Leo por allí que los nacidos después del 94, la generación ya no me acuerdo qué, tienen una capacidad de concentración de 8 segundos; los entiendo, ustedes habrán notado, que tengo yo tengo la memoria de un cangrejo; y no es que los cangrejos caminen para atrás, sino, que acabo de descubrir, tienen los ojos en la parte de atrás de su cabeza; su cabeza que es su cuerpo.
¿Ya entienden porque un cuento me es materia vedada?
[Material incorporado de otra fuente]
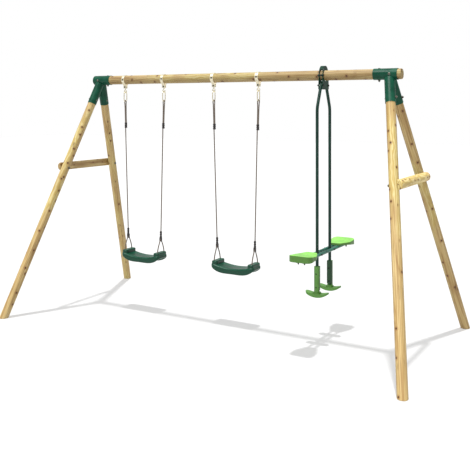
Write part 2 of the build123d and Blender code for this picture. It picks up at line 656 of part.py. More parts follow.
def bar_bolt(face):
    half = BAR_X + BAR_RADIUS + (0.4 if face == BACK else 0.0)
    start = (GLIDER_X + half, face * TUBE_Y, BAR_HEIGHT)
    return hex_bolt(start, (-1, 0, 0), 2 * half, 4.0)


SEAT_INNER, SEAT_OUTER, PAD_HALF = 231.0, 475.0, 97.0
SEAT_BOLT_Y = 430.0
PAD_BOTTOM = 707.0


def pad_outline(grow):
    """Plan of a glider seat: wide at its outer end, with a rounded nose towards the uprights."""
    nose, wide = 46.0 + grow, PAD_HALF + grow
    points = [
        (-nose, SEAT_INNER - grow),
        (nose, SEAT_INNER - grow),
        (wide, SEAT_OUTER - 120),
        (wide, SEAT_OUTER + grow),
        (-wide, SEAT_OUTER + grow),
        (-wide, SEAT_OUTER - 120),
    ]
    face = polygon(points)
    corners = face.vertices()
    face = fillet(corners.filter_by(lambda v: v.Y < SEAT_INNER + 20), 30 + grow)
    face = fillet(face.vertices().filter_by(lambda v: v.Y > SEAT_OUTER - 20), 42 + grow)
    return fillet(face.vertices().filter_by(lambda v: abs(v.Y - SEAT_OUTER + 120) < 1), 80)


def glider_seat(face):
    """Moulded seat, dished and raised at its outer end, with a skirt over the ends of the bars."""
    far, near = SEAT_OUTER + 20, SEAT_INNER - 20
    top = Spline((near, 753), (300, 749), (400, 753), (far, 767))
    under = Spline((far, PAD_BOTTOM), (400, 718), (300, 728), (near, 731.5))
    ends = [Line(top @ 1, under @ 0), Line(under @ 1, top @ 0)]
    side_view = make_face(Wire([top.edge(), ends[0].edge(), under.edge(), ends[1].edge()]))
    body = prism_x(side_view, -150, 150) & Pos(0, 0, 650) * extrude(pad_outline(0), 200)
    body = body.solid()
    body = body.fillet(5, body.faces().sort_by(Axis.Z)[-1].edges())
    # the room for the bars, open below
    for side in (LEFT, RIGHT):
        low, high = sorted((side * (BAR_X - BAR_RADIUS - 1.5), side * (BAR_X + BAR_RADIUS + 0.8)))
        body -= box((low, 0, 600), (high, BAR_END + 1.5, BAR_HEIGHT + BAR_RADIUS + 0.2))
    inner = Pos(0, 0, 650) * extrude(pad_outline(-6), BAR_HEIGHT + BAR_RADIUS - 650 + 0.2)
    body -= inner
    for side in (LEFT, RIGHT):
        body -= rod((side * BAR_X, SEAT_BOLT_Y, 650), (side * BAR_X, SEAT_BOLT_Y, 750), 4.2)
    if face == FRONT:
        body = Rot(0, 0, 180) * body
    return (Pos(GLIDER_X, 0, 0) * body).solid()


def seat_bolts():
    """Studs down from each seat through the bars, each with its washer and nut below."""
    pieces = []
    for face in (FRONT, BACK):
        for side in (LEFT, RIGHT):
            start = (GLIDER_X + side * BAR_X, face * SEAT_BOLT_Y, BAR_HEIGHT - BAR_RADIUS)
            head = Plane(origin=start, z_dir=(0, 0, -1)) * washer_and_head(13, 8, 9)
            pieces.append((head + rod((start[0], start[1], start[2] - 17), (start[0], start[1], 742), 4.0)).solid())
    return pieces


GRIP_BOLTS = (560.0, 452.0)


def footrest_shell(face, outward):
    """Half of a footrest's sleeve on the upright; the outward half also carries the whole foot bar."""
    low = GRIP_LOW - 25 if outward else GRIP_LOW + 20
    sleeve = Pos(0, 0, low) * extrude(RectangleRounded(2 * GRIP_HALF_WIDTH, 44, 15), GRIP_TOP - low)
    kept, edge = sorted((face * 0.1, face * 60)) if outward else sorted((-face * 0.1, -face * 60))
    shape = sleeve & box((-150, kept, 300), (150, edge, 700))
    if outward:
        crescent = make_face(
            Wire(
                [
                    ThreePointArc((-102, 409), (0, 373), (102, 409)).edge(),
                    Line((102, 409), (98, 417)).edge(),
                    ThreePointArc((98, 417), (0, 402), (-98, 417)).edge(),
                    Line((-98, 417), (-102, 409)).edge(),
                ]
            )
        )
        foot = prism_y(crescent, -32, 32)
        foot &= extrude(SlotOverall(198, 63), 700)
        collar = Pos(0, 0, 390) * extrude(RectangleRounded(2 * GRIP_HALF_WIDTH + 14, 58, 20), 22)
        shape = shape + foot + collar
    shape -= Pos(0, 0, GRIP_LOW + 6) * Cylinder(POST_RADIUS + 0.1, 400, align=(Align.CENTER, Align.CENTER, Align.MIN))
    for height in GRIP_BOLTS:
        shape -= rod((0, -40, height), (0, 40, height), 3.3)
    return (Pos(GLIDER_X, face * TUBE_Y, 0) * shape).solid()


def footrest_bolts(face):
    pieces = []
    for height in GRIP_BOLTS:
        start = (GLIDER_X, face * (TUBE_Y + 22), height)
        pieces += through_bolt(start, (0, -face, 0), 44, 3.0, 6.0, 10.0, 2.0)
    return pieces


# ---------------------------------------------------------------- write everything

for side, side_name in ((LEFT, "left"), (RIGHT, "right")):
    export(f"leg_front_{side_name}", leg(side, FRONT))
    export(f"leg_back_{side_name}", leg(side, BACK))
    export(f"corner_bracket_{side_name}", bracket(side))
    export(f"cross_brace_{side_name}", brace(side))
export("beam", beam())
export("bracket_bolts", *bracket_bolts())
export("brace_screws", *brace_screws())
export("hanger_straps", *[hanger_strap(x) for x in HANGERS])
export("strap_screws", *[strap_screw(x) for x in HANGERS])
export("hanger_bolts", *[piece for x in HANGERS for piece in hanger_bolt(x)])
export("hanger_rings", *[hanger_ring(x) for x in HANGERS])

for name, middle in SWINGS.items():
    export(f"{name}_snap_hooks", *[snap_hook(middle + side * HANGER_SPREAD) for side in (LEFT, RIGHT)])
    export(f"{name}_adjusters", *[adjuster(middle, side) for side in (LEFT, RIGHT)])
    export(f"{name}_junctions", *[junction(middle, side) for side in (LEFT, RIGHT)])
    export(f"{name}_seat", swing_seat(middle))
    export(f"{name}_knots", *knots(middle))
    for side, side_name in ((LEFT, "left"), (RIGHT, "right")):
        export(f"{name}_gate_{side_name}", gate(middle + side * HANGER_SPREAD))
        export(f"{name}_rope_{side_name}", rope(main_rope_route(middle, side), f"{name} rope {side_name}"))
        export(f"{name}_seat_rope_{side_name}", rope(seat_rope_route(middle, side), f"{name} seat rope {side_name}"))

export("glider_bracket", glider_bracket())
export("glider_clamp_bolts", *glider_clamp_bolts())
export("glider_clamp_spacers", *clamp_spacers())
export("glider_pivot_bolts", *glider_pivot_bolts())
export("glider_pivot_bushes", *glider_pivot_bushes())
export("glider_seat_bars", *seat_bars())
export("glider_seat_bolts", *seat_bolts())
for face, face_name in ((FRONT, "front"), (BACK, "back")):
    export(f"glider_upright_{face_name}", upright(face))
    export(f"glider_bar_bolt_{face_name}", *bar_bolt(face))
    export(f"glider_seat_{face_name}", glider_seat(face))
    export(f"footrest_outer_{face_name}", footrest_shell(face, True))
    export(f"footrest_inner_{face_name}", footrest_shell(face, False))
    export(f"footrest_bolts_{face_name}", *footrest_bolts(face))
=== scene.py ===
"""Garden swing set: round timber frame, two rope swings and a face-to-face glider."""

import math

import bpy
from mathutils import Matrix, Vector


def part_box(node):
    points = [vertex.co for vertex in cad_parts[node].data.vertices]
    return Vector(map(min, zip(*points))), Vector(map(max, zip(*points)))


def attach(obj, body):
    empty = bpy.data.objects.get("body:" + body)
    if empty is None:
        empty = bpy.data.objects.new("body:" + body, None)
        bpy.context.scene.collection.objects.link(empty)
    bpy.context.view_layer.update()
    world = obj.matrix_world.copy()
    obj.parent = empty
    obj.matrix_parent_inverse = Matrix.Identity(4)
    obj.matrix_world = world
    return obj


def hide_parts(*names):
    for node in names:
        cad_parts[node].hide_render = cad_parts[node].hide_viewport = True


bl_info = {
    "name": "Garden swing set",
    "version": (1, 0, 0),
    "blender": (4, 5, 0),
    "location": "View3D > Sidebar > Swing set",
    "description": "Finishes the timber, steel, ropes and moulded seats of a garden swing set",
    "category": "Object",
}

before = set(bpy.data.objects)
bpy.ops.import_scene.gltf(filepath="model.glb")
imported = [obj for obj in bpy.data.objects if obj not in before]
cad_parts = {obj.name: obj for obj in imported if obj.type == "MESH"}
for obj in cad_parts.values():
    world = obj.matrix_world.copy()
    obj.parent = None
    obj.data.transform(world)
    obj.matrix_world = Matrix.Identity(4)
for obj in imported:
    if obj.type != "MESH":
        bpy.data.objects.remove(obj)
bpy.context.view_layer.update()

BEAM_HEIGHT = 2.160
LEG_TOP_X, FOOT_X, FOOT_Y = 1.455, 1.836, 0.8885
POLE_RADIUS = 0.039
SWINGS = {"swing_1": -0.931, "swing_2": 0.066}
HANGER_SPREAD, SEAT_SPREAD = 0.226, 0.190
HOOK_BOTTOM, SEAT_PIVOT = 1.953, 0.656
HOLE_SPREAD = 0.054
SIDES = (("left", -1), ("right", 1))
FACES = ("front", "back")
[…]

Y es que el asunto es que hojeando libros, buscando una idea, un fulgor, una frase que me de la nota, voy del ensayo de Eco sobre Clagiostro, a la aridez de su ‘Sobre la literatura’, a la compilación de Auster de los cuentos de sus oyentes (‘Creí que mi padre era Dios’), a un cuentito afortunado de un tal Clayton Eshleman, de Ypsilanti, Michigan (que luego me entero tradujo a Vallejo al inglés), y de ahí al poeta Huncke, qué perteneció y nombró a los Beat, hasta llegar irremediablemente a su ‘Carta a papá’, que es desgarradora y que me indica que irremediablemente comencé buscando cuentos y encontré poemas, que es como ir a buscar estaño y encontrar diamantes.
Pero desafortunadamente de eso ya no puedo hablar, por pudor, porque ya me salté el episodio de Milosz y Gombrowicz que iba a escribir aquí, porque si persisto seguiré divagando, y porque ya ocupé el espacio que me dan los editores.